Hochschild Mining has undergone a fundamental transformation, shifting from a pure-play underground silver miner in the Andes to a diversified, multi-asset gold and silver producer.

  • Geographic Diversification: The business model now relies on three pillars: the high-grade Inmaculada mine in Peru, the San Jose mine in Argentina, and the new Mara Rosa open-pit mine in Brazil.
  • Low-Cost Growth Strategy: The company is focusing on "brownfield" exploration near existing infrastructure to extend mine life without the massive capital expenditure of new builds.
  • The "Royropata" Future: A key component of the current model is the development of the Royropata zone in Peru, which is expected to replace aging production at Pallancata and become a major silver contributor by 2028.
  • ESG Integration: The model now incorporates 100% renewable energy at the San Jose operations and solar initiatives in Brazil, aimed at lowering long-term energy costs and attracting institutional ESG capital.

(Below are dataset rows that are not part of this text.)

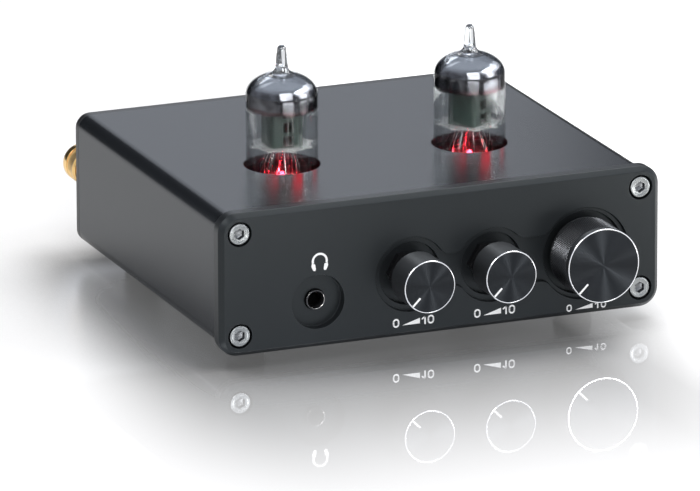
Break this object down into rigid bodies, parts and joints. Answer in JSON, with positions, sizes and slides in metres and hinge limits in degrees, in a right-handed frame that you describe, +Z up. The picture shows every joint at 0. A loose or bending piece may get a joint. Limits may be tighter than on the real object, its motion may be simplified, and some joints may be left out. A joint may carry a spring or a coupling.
{
  "type": "tube phono preamplifier",
  "caption": "Compact desktop phono preamplifier: charcoal metal case, chamfered front with tone and volume knobs and a headphone socket, glass tubes standing through the top.",
  "frame": {"origin": "centre of the footprint, on the surface the rubber feet stand on", "axes": "+Z up, the front panel with the knobs faces -Y, the sockets at the back face +Y, +X to the right seen from the front"},
  "size_m": [0.12, 0.129, 0.0708],
  "materials": {
    "sleeve_charcoal": "satin charcoal anodised, fine bead-blast grain",
    "panel_charcoal": "matt charcoal anodised, chamfered edge",
    "rear_black": "matt black anodised",
    "bright_steel": "bright stainless",
    "foot_rubber": "matt black rubber",
    "board_green": "glass-epoxy board with green solder mask",
    "nylon": "natural nylon",
    "black_plastic": "matt black moulding",
    "plated_steel": "zinc-plated steel",
    "track_carbon": "carbon track on a phenolic ring",
    "spring_bronze": "phosphor bronze spring",
    "shaft_aluminium": "turned aluminium",
    "knob_black": "spun black anodised with a bright cut rim",
    "bright_nickel": "bright nickel plating",
    "gold_plate": "gold plating",
    "insulator_white": "white moulding",
    "insulator_red": "red moulding",
    "tube_glass": "clear blown glass",
    "getter_mirror": "silvery flashed metal film inside the bulb",
    "mica": "pale translucent mica",
    "plate_metal": "dark oxidised sheet metal",
    "electrode_wire": "drawn nickel wire",
    "socket_ceramic": "glazed white ceramic",
    "lamp_red": "diffused red lamp",
    "can_sleeve": "shrink sleeve over an aluminium can",
    "film_red": "dipped film capacitor",
    "resistor_blue": "lacquered metal film resistor"
  },
  "bodies": {
    "chassis": {"chassis_sleeve": "sleeve_charcoal", "front_panel": "panel_charcoal", "rear_panel": "rear_black", "front_panel_screws": "bright_steel", "rear_panel_screws": "bright_steel", "rubber_feet": "foot_rubber", "main_board": "board_green", "tube_board": "board_green", "board_supports": "nylon", "board_header": "black_plastic", "pot_housings": "plated_steel", "pot_rear_covers": "plated_steel", "pot_nuts": "plated_steel", "pot_tracks": "track_carbon", "power_switch": "black_plastic", "headphone_jack_body": "black_plastic", "headphone_jack_bushing": "bright_nickel", "headphone_jack_contacts": "spring_bronze", "rca_housings": "black_plastic", "rca_shells": "bright_nickel", "rca_insulators_white": "insulator_white", "rca_insulators_red": "insulator_red", "rca_centre_contacts": "bright_nickel", "dc_jack_body": "black_plastic", "dc_jack_pin": "bright_nickel", "ground_stud": "gold_plate", "ground_lock_nut": "plated_steel", "tube_sockets": "socket_ceramic", "socket_contacts": "spring_bronze", "tube_lamps": "lamp_red", "electrolytic_capacitors": "can_sleeve", "film_capacitors": "film_red", "resistors": "resistor_blue", "chips": "black_plastic", "voltage_regulator": "black_plastic"},
    "treble_control": {"treble_knob": "knob_black", "treble_shaft": "shaft_aluminium", "treble_wipers": "spring_bronze"},
    "bass_control": {"bass_knob": "knob_black", "bass_shaft": "shaft_aluminium", "bass_wipers": "spring_bronze"},
    "volume_control": {"volume_knob": "knob_black", "volume_shaft": "shaft_aluminium", "volume_wipers": "spring_bronze"},
    "left_tube": {"left_tube_glass": "tube_glass", "left_tube_getter": "getter_mirror", "left_tube_stem": "tube_glass", "left_tube_pins": "electrode_wire", "left_tube_micas": "mica", "left_tube_plate": "plate_metal", "left_tube_electrodes": "electrode_wire"},
    "right_tube": {"right_tube_glass": "tube_glass", "right_tube_getter": "getter_mirror", "right_tube_stem": "tube_glass", "right_tube_pins": "electrode_wire", "right_tube_micas": "mica", "right_tube_plate": "plate_metal", "right_tube_electrodes": "electrode_wire"},
    "ground_slider": {"ground_washer": "gold_plate"},
    "ground_nut": {"ground_thumb_nut": "gold_plate"}
  },
  "joints": [
    {"name": "treble_turn", "type": "hinge", "parent": "chassis", "child": "treble_control", "pos_m": [-0.0082, -0.0525, 0.01965], "axis": [0, 1, 0], "range_deg": [0, 270]},
    {"name": "bass_turn", "type": "hinge", "parent": "chassis", "child": "bass_control", "pos_m": [0.014, -0.0525, 0.01965], "axis": [0, 1, 0], "range_deg": [0, 270]},
    {"name": "volume_turn", "type": "hinge", "parent": "chassis", "child": "volume_control", "pos_m": [0.0393, -0.0525, 0.01965], "axis": [0, 1, 0], "range_deg": [0, 270]},
    {"name": "left_tube_pull", "type": "slide", "parent": "chassis", "child": "left_tube", "axis": [0, 0, 1], "range_m": [0, 0.02]},
    {"name": "right_tube_pull", "type": "slide", "parent": "chassis", "child": "right_tube", "axis": [0, 0, 1], "range_m": [0, 0.02]},
    {"name": "ground_nut_travel", "type": "slide", "parent": "chassis", "child": "ground_slider", "axis": [0, 1, 0], "range_m": [0, 0.0021]},
    {"name": "ground_nut_turn", "type": "hinge", "parent": "ground_slider", "child": "ground_nut", "pos_m": [-0.0533, 0.0604, 0.02305], "axis": [0, 1, 0], "range_deg": [0, 1081]}
  ],
  "couplings": [
    {"joint": "ground_nut_turn", "follows": "ground_nut_travel", "rad_per_m": 8976}
  ]
}
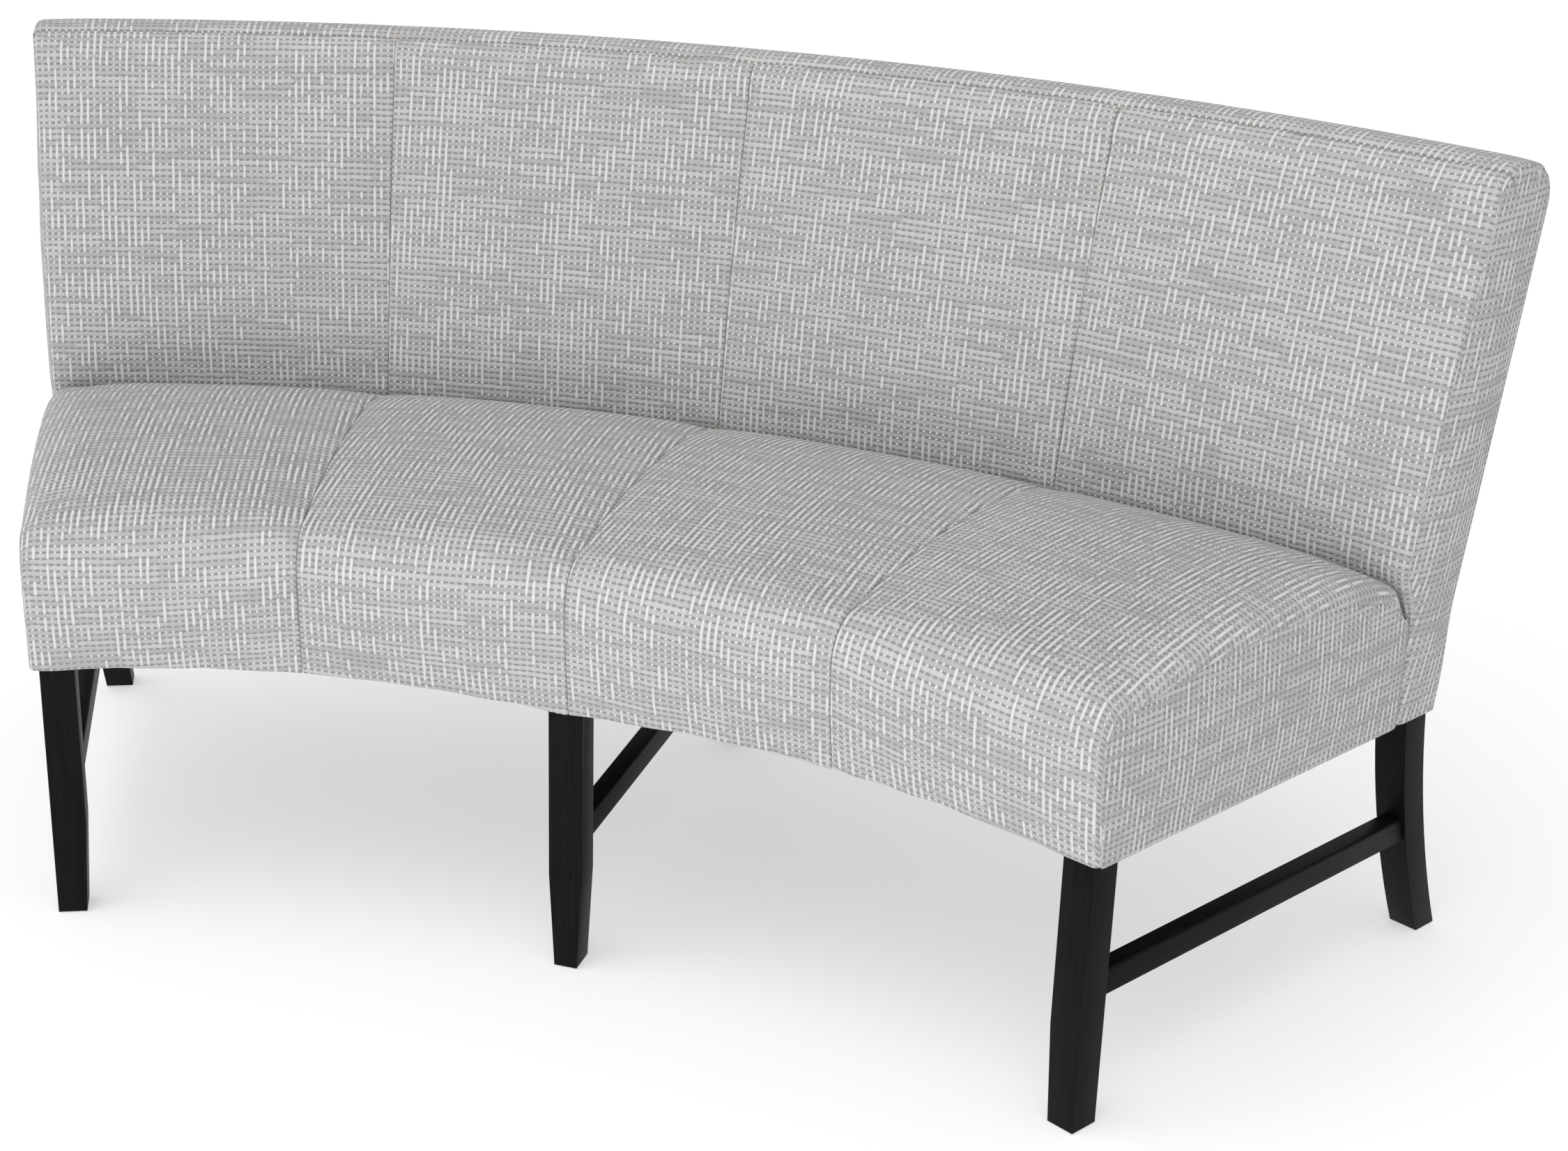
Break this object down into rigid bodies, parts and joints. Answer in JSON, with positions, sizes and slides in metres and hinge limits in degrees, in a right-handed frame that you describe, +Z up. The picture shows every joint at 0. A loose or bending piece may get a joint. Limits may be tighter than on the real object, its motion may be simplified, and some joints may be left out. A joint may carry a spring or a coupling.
{
  "type": "upholstered banquette bench",
  "caption": "Curved, armless dining banquette with a woven fabric seat and raked back on dark wooden legs with side stretchers.",
  "frame": {"origin": "centre of the bench's box, on the floor", "axes": "+X along the bench's width, +Y from the sitter's side to the rear, +Z up"},
  "size_m": [1.7376, 0.7565, 0.885],
  "materials": {
    "cover_fabric": "coarse slub basket weave, cream and pale grey",
    "black_wood": "satin near-black stain over close-grained hardwood",
    "frame_wood": "unfinished planed hardwood",
    "plywood": "bent plywood, sanded",
    "fibreboard": "thin hardboard",
    "foam": "upholstery foam with a fibre wrap",
    "wadding": "polyester wadding",
    "webbing": "elastic webbing",
    "hessian": "hessian cloth",
    "dust_cloth": "thin black non-woven cloth",
    "screw_steel": "zinc-plated screws",
    "glide_plastic": "dark nylon glides"
  },
  "bodies": {
    "root": {"front_leg_left": "black_wood", "front_leg_middle": "black_wood", "front_leg_right": "black_wood", "rear_leg_left": "black_wood", "rear_leg_middle": "black_wood", "rear_leg_right": "black_wood", "foot_glides": "glide_plastic", "stretcher_left": "black_wood", "stretcher_middle": "black_wood", "stretcher_right": "black_wood", "front_rail_left": "frame_wood", "front_rail_right": "frame_wood", "rear_rail_left": "frame_wood", "rear_rail_right": "frame_wood", "end_rail_left": "frame_wood", "end_rail_right": "frame_wood", "middle_rail": "frame_wood", "back_lower_rail_left": "frame_wood", "back_lower_rail_right": "frame_wood", "back_top_rail_left": "frame_wood", "back_top_rail_right": "frame_wood", "corner_blocks": "frame_wood", "block_screws": "screw_steel", "rail_dowels": "frame_wood", "seat_webbing": "webbing", "seat_hessian": "hessian", "seat_foam": "foam", "front_wadding": "wadding", "end_wadding_left": "wadding", "end_wadding_right": "wadding", "back_support_panel": "plywood", "back_foam": "foam", "top_wadding": "wadding", "outside_back_lining": "fibreboard", "seat_cover_panel_1": "cover_fabric", "seat_cover_panel_2": "cover_fabric", "seat_cover_panel_3": "cover_fabric", "seat_cover_panel_4": "cover_fabric", "seat_end_gusset_left": "cover_fabric", "seat_end_gusset_right": "cover_fabric", "back_cover_panel_1": "cover_fabric", "back_cover_panel_2": "cover_fabric", "back_cover_panel_3": "cover_fabric", "back_cover_panel_4": "cover_fabric", "back_top_band": "cover_fabric", "back_end_gusset_left": "cover_fabric", "back_end_gusset_right": "cover_fabric", "outside_back_cover": "cover_fabric", "dust_cover": "dust_cloth"}
  },
  "joints": []
}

Financial and Operational Updates

The company’s most recent filings indicate a strengthening balance sheet despite the capital-intensive nature of their recent expansions.

  • Production Guidance: Hochschild is on track to meet its 2026 targets, with expected attributable production between 291,000 and 319,000 gold equivalent ounces.
  • Cost Management: All-In Sustaining Costs (AISC) are being closely monitored, with a target range of $1,980–$2,080 per gold equivalent ounce.
  • Earnings Growth: Analysts forecast earnings to grow by over 40% per year through 2027, driven by higher realized metal prices and the ramp-up of low-cost Brazilian production.
  • Debt Status: Net debt stood at approximately $246 million as of late 2025, with management focused on using the current high-price environment to deleverage.

Risk Factors to Consider

  • Jurisdictional Risk: High exposure to Argentina remains a concern due to hyperinflation (recently 2.7% monthly) and potential currency devaluations.
  • Operational Execution: Any further delays or technical setbacks at the Mara Rosa optimization project could dampen investor enthusiasm.
  • Commodity Price Volatility: As a high-beta miner, Hochschild’s share price is extremely sensitive to sudden drops in gold and silver prices.
  • Inflationary Pressures: Rising costs for labor, energy, and consumables in Peru and Argentina continue to pressure profit margins.

Conclusion

The 4.7% surge on January 8 reflects a market that is finally pricing in the successful turnaround of Hochschild’s Brazilian operations alongside a bullish macro environment for precious metals. While technical indicators suggest the stock is reaching a critical resistance point, the fundamental backing of analyst upgrades and strong production guidance provides a robust narrative for 2026.